NAVIS: A LAMMPS-Python framework for efficient computation of nanochannel velocity and thermal interfacial slip
Sleeba Varghese, Sobin Alosious, Jesper Schmidt Hansen, Billy Dean Todd
TL;DR
The paper addresses the challenge of quantifying intrinsic hydrodynamic and thermal resistance at solid–fluid interfaces in nanoscale channels. It introduces NAVIS, a Python-LAMMPS toolkit that leverages equilibrium molecular dynamics to compute the Navier friction coefficient and Kapitza resistance from interfacial fluctuations, using robust time-correlation analyses and Laplace-domain transforms. The method is demonstrated on planar water–graphene (hydrodynamic slip) and cylindrical water–CNT (thermal slip) systems, with multiple post-processing approaches showing that Method-3 provides the most stable friction estimates and Kapitza resistance aligns with NEMD results while avoiding divergences associated with Green-Kubo in confined geometries.

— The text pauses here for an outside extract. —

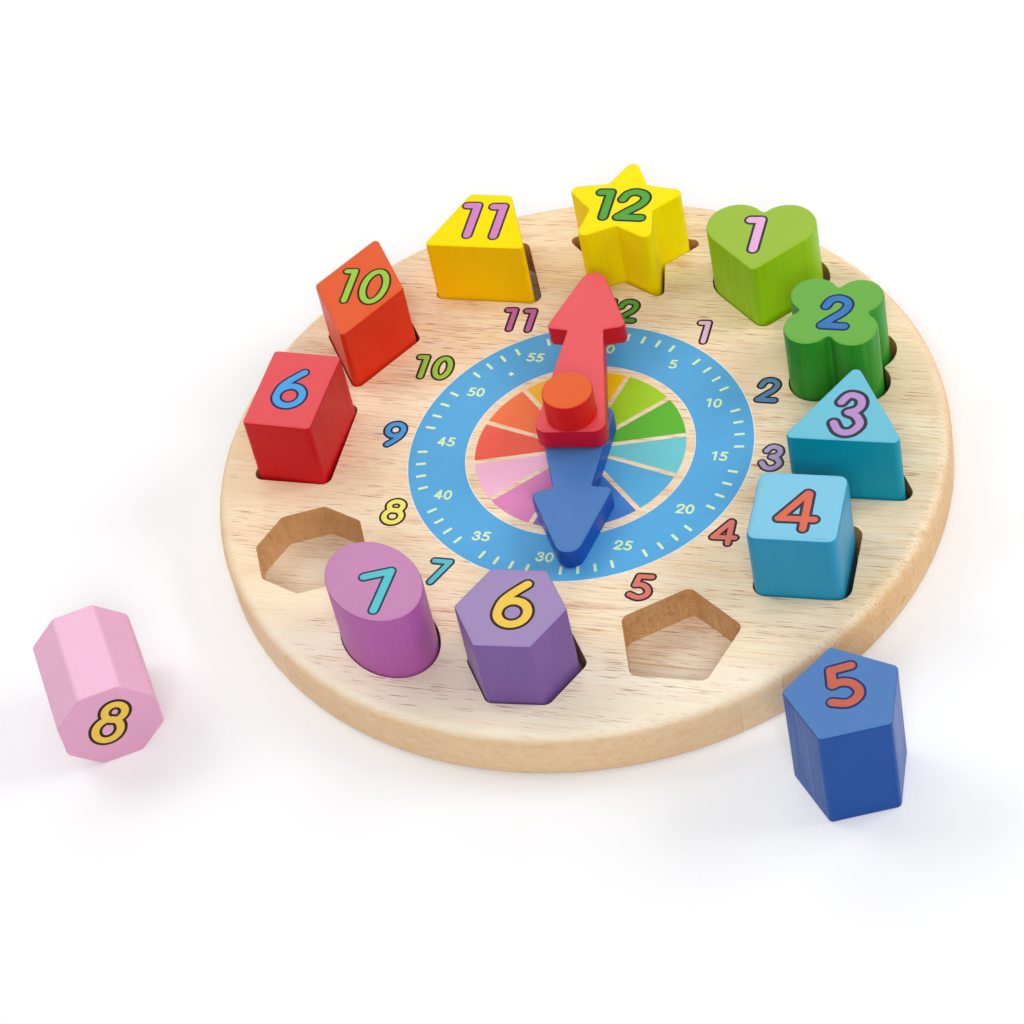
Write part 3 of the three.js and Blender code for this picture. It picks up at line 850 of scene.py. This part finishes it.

Overall, NAVIS offers a flexible, accurate, and efficient framework for extracting interfacial slip properties directly from equilibrium data, enabling better design and understanding of nanofluidic devices.
Abstract
We present NAVIS (NAnochannel Velocity and thermal Interfacial Slip), a LAMMPS-Python scripted toolkit for computing the Navier (hydrodynamic) friction coefficient and Kapitza (thermal) resistance at arbitrary solid-fluid interfaces. NAVIS is based on equilibrium molecular dynamics (EMD) methods for calculating the linear response friction and thermal resistance at the interface, as well as the corresponding velocity and temperature slips. The methodology is based on our previous studies (Hansen, et al., Phys. Rev. E 84, 016313 (2011); Varghese et al., J. Chem. Phys. 154, 184707 (2021); Alosious, et al., J. Chem. Phys. 151, 194502 (2019); Alosious, et al., Langmuir 37, 2355-2361 (2021)), and in this work we provide a pedagogical framework for the implementation of this toolkit on two systems: (i) a water-graphene system (for hydrodynamic slip) and (ii) a water-CNT system (for thermal slip). We provide detailed instructions for performing the EMD simulations using the LAMMPS package and processing the simulation outputs using Python modules to obtain the desired quantities of interest. We expect the toolkit to be useful for computational researchers studying interfacial friction and thermal transport, key factors for efficient and practical applications of nanofluidic systems.